A young son of Boko Haram’s founder has been arrested in Chad, where he was allegedly leading a jihadist cell, intelligence sources and a former insurgent revealed.

Muslim Mohammed Yusuf was arrested with five other suspected members of the group. Boko Haram was founded in Nigeria years before his birth by his father, radical preacher Mohammed Yusuf.

For nearly 15 years, the Islamist group has terrorised communities around the Lake Chad region, launching attacks on villages and military bases.

Chadian police confirmed the arrest of six Boko Haram members but did not specify whether one of them was the late Yusuf’s son.

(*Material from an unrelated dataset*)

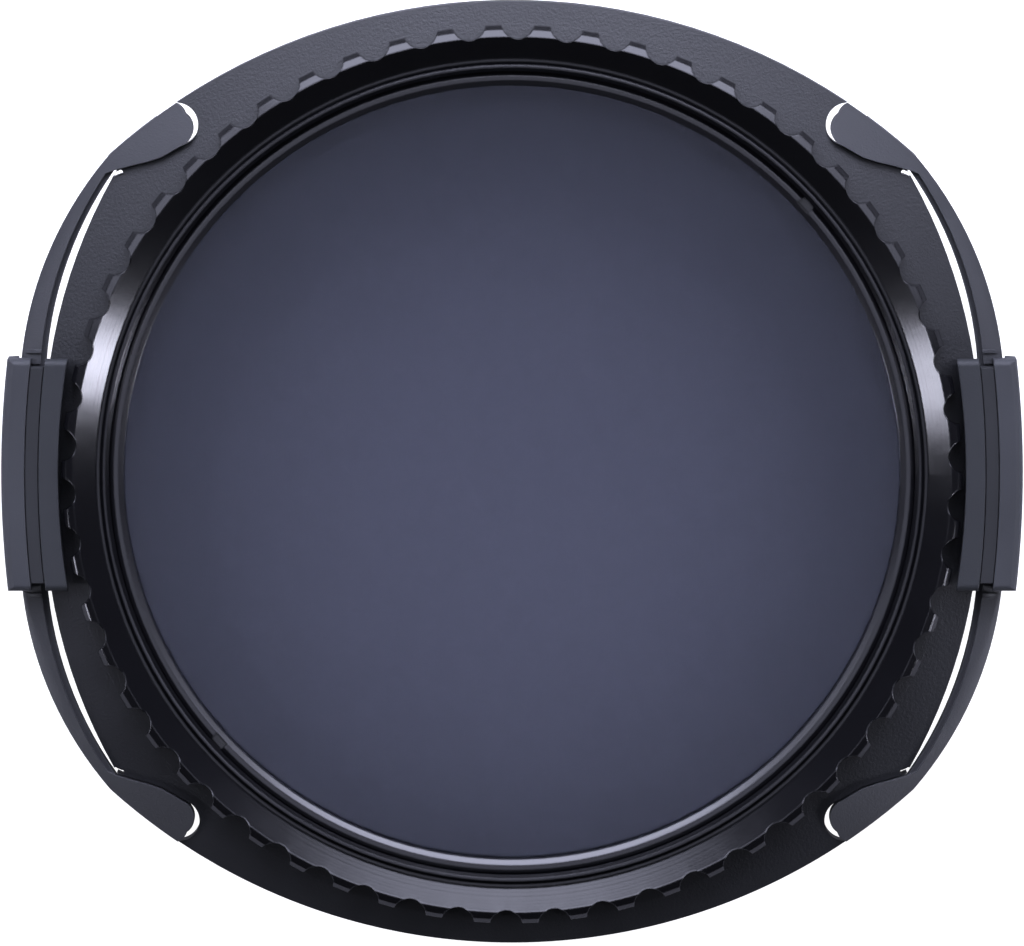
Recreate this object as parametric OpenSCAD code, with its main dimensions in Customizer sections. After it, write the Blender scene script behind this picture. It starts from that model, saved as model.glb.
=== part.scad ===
// Clip-on round polarising filter for a 100 mm filter holder.
// The light comes down the Z axis. The claws' rear tips are at z = 0 and the funnel's rim is on top.
// The moulded frame holds a fluted ring that turns, and each side has a spring band with a clip on it.

/* [Glass] */
// Diameter of the laminated glass
glass_d = 101.2; // [90:0.2:110]
// Thickness of each of the two glass discs
glass_t = 0.8; // [0.5:0.05:1.2]
// Thickness of each of the two films between them
film_t = 0.2; // [0.1:0.05:0.3]
// Room between the edge of the glass and the ring
glass_play = 0.35; // [0.1:0.05:0.8]
// Width of the lip behind the glass, inwards from its edge
lip_w = 1.7; // [1:0.1:4]
// Thickness of the lip behind the glass
lip_t = 0.8; // [0.5:0.1:1.2]

/* [Turning ring] */
// Wall of the ring's hub outside the thread
hub_wall = 2.55; // [2:0.05:4]
// Width of the flat ledge round the thread's mouth
ledge_w = 1.15; // [0.6:0.05:2]
// Width of the groove between ledge and funnel
groove_w = 0.5; // [0.3:0.05:1]
// Bevel on the ledge's outer edge
ledge_bevel = 0.35; // [0.1:0.05:0.5]
// Depth of that groove below the ledge
groove_d = 0.8; // [0.3:0.1:1.2]
// Height of the funnel's foot above the ledge
funnel_step = 0.2; // [0:0.1:0.6]
// Width of the funnel, seen from the front
funnel_w = 2.8; // [2:0.1:5]
// Height of the funnel
funnel_h = 2.5; // [1.5:0.1:3]
// Width of the bevel between the rim and the tips of the teeth
bevel_w = 1.45; // [1.3:0.05:1.6]
// Height of that bevel
bevel_h = 1; // [0.5:0.1:1.5]
// Height of the teeth, from the flange's underside to the rim
tooth_h = 3.1; // [2.8:0.1:5]
// Number of flutes round the ring
flute_count = 58; // [40:1:72]
// Radius of one flute
flute_r = 2.1; // [1.8:0.05:2.4]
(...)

A Nigerian intelligence officer in the region told AFP that the six-man cell, led by Muslim Yusuf, actually belonged to the Islamic State West Africa Province (ISWAP) a rival faction that split from Boko Haram. He noted Yusuf was an infant when his father was killed in 2009 during a military crackdown that left about 800 people dead, putting his age now at 18.

Photos from the arrest showed a young, slender man in a blue tracksuit resembling Yusuf, standing beside older suspects. He is said to go by the alias Abdrahman Mahamat Abdoulaye and is the younger brother of ISWAP leader Habib Yusuf (Abu Mus’ab Al-Barnawi).

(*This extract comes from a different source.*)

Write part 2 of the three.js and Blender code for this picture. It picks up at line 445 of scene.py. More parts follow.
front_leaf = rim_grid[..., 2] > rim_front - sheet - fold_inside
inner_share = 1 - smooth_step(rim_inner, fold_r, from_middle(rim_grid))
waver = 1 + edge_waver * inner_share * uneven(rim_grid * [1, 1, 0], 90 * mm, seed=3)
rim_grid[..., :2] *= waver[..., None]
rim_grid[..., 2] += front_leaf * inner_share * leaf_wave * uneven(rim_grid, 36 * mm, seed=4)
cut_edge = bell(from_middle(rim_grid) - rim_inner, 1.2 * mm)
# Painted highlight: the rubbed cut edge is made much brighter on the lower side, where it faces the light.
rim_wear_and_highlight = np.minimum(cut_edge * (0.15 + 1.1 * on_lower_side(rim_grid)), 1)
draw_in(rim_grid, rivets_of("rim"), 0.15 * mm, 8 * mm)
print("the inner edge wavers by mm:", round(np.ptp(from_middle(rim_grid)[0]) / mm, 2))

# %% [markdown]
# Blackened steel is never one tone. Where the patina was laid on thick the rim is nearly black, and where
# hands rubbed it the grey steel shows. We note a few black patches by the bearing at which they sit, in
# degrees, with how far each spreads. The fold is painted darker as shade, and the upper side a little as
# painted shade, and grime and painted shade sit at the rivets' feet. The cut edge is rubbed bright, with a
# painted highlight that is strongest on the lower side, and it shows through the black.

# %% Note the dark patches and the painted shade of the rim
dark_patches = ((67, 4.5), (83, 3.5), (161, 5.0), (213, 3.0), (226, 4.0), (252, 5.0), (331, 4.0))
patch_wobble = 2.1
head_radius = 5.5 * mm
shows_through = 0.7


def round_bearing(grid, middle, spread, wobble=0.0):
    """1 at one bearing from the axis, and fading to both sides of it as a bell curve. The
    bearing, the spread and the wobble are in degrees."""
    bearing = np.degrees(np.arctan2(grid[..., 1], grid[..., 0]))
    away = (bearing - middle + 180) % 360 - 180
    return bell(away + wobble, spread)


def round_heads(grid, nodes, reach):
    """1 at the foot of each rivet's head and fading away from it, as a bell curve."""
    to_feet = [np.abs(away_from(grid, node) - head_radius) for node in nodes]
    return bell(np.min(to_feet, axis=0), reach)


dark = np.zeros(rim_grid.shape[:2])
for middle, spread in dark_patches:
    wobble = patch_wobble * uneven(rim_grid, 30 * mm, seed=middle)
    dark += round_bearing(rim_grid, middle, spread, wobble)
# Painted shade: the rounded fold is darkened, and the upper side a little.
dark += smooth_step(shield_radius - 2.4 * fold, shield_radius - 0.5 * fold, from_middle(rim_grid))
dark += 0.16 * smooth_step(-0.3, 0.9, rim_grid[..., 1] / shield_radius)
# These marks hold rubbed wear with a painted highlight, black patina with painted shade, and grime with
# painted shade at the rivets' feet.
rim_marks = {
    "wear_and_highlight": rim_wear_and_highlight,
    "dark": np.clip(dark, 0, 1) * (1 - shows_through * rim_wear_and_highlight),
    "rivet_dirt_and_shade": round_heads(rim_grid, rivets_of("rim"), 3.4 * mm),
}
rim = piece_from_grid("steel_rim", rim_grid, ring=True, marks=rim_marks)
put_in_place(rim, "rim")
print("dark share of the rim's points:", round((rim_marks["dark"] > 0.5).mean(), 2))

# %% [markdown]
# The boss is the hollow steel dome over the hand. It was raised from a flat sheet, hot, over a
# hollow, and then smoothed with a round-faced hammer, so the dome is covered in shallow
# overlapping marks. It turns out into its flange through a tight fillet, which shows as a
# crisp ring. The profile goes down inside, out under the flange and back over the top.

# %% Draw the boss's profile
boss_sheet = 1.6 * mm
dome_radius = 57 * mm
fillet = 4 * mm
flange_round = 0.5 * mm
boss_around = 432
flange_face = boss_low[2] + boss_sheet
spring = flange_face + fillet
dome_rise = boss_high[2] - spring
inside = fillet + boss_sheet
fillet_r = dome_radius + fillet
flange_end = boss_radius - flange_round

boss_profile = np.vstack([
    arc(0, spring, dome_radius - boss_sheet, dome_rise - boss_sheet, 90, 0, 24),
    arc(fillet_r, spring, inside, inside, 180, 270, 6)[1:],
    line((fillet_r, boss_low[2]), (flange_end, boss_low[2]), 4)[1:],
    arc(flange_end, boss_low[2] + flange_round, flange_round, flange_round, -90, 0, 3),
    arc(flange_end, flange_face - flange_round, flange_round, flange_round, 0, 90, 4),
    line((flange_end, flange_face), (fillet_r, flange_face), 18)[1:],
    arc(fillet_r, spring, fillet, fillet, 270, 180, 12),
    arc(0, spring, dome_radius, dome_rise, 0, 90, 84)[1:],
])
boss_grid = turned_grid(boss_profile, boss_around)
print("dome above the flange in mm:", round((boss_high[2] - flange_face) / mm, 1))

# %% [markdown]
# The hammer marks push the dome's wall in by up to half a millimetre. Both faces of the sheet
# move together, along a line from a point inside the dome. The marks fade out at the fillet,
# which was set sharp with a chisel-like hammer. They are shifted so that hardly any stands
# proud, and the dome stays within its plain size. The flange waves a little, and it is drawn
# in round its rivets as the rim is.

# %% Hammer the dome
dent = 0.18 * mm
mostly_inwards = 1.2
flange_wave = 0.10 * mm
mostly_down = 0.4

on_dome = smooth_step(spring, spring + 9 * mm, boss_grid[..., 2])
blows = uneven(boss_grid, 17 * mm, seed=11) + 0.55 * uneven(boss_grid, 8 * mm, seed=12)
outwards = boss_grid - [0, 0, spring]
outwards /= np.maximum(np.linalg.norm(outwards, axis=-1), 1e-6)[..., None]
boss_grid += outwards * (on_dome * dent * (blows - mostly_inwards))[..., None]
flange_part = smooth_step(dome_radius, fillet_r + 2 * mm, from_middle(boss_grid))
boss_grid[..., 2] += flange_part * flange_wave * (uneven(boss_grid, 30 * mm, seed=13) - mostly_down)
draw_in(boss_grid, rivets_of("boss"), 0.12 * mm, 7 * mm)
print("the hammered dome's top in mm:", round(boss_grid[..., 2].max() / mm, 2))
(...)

A former Boko Haram lieutenant, now a critic of the group, also confirmed Yusuf’s arrest by Chadian forces.

Chadian police spokesman Paul Manga told AFP the suspects were “bandits who operate in the city” and described them as undocumented Boko Haram members, adding that the arrests occurred “a few months ago.”

Nigeria’s counter-terrorism centre and intelligence service have yet to comment on the development.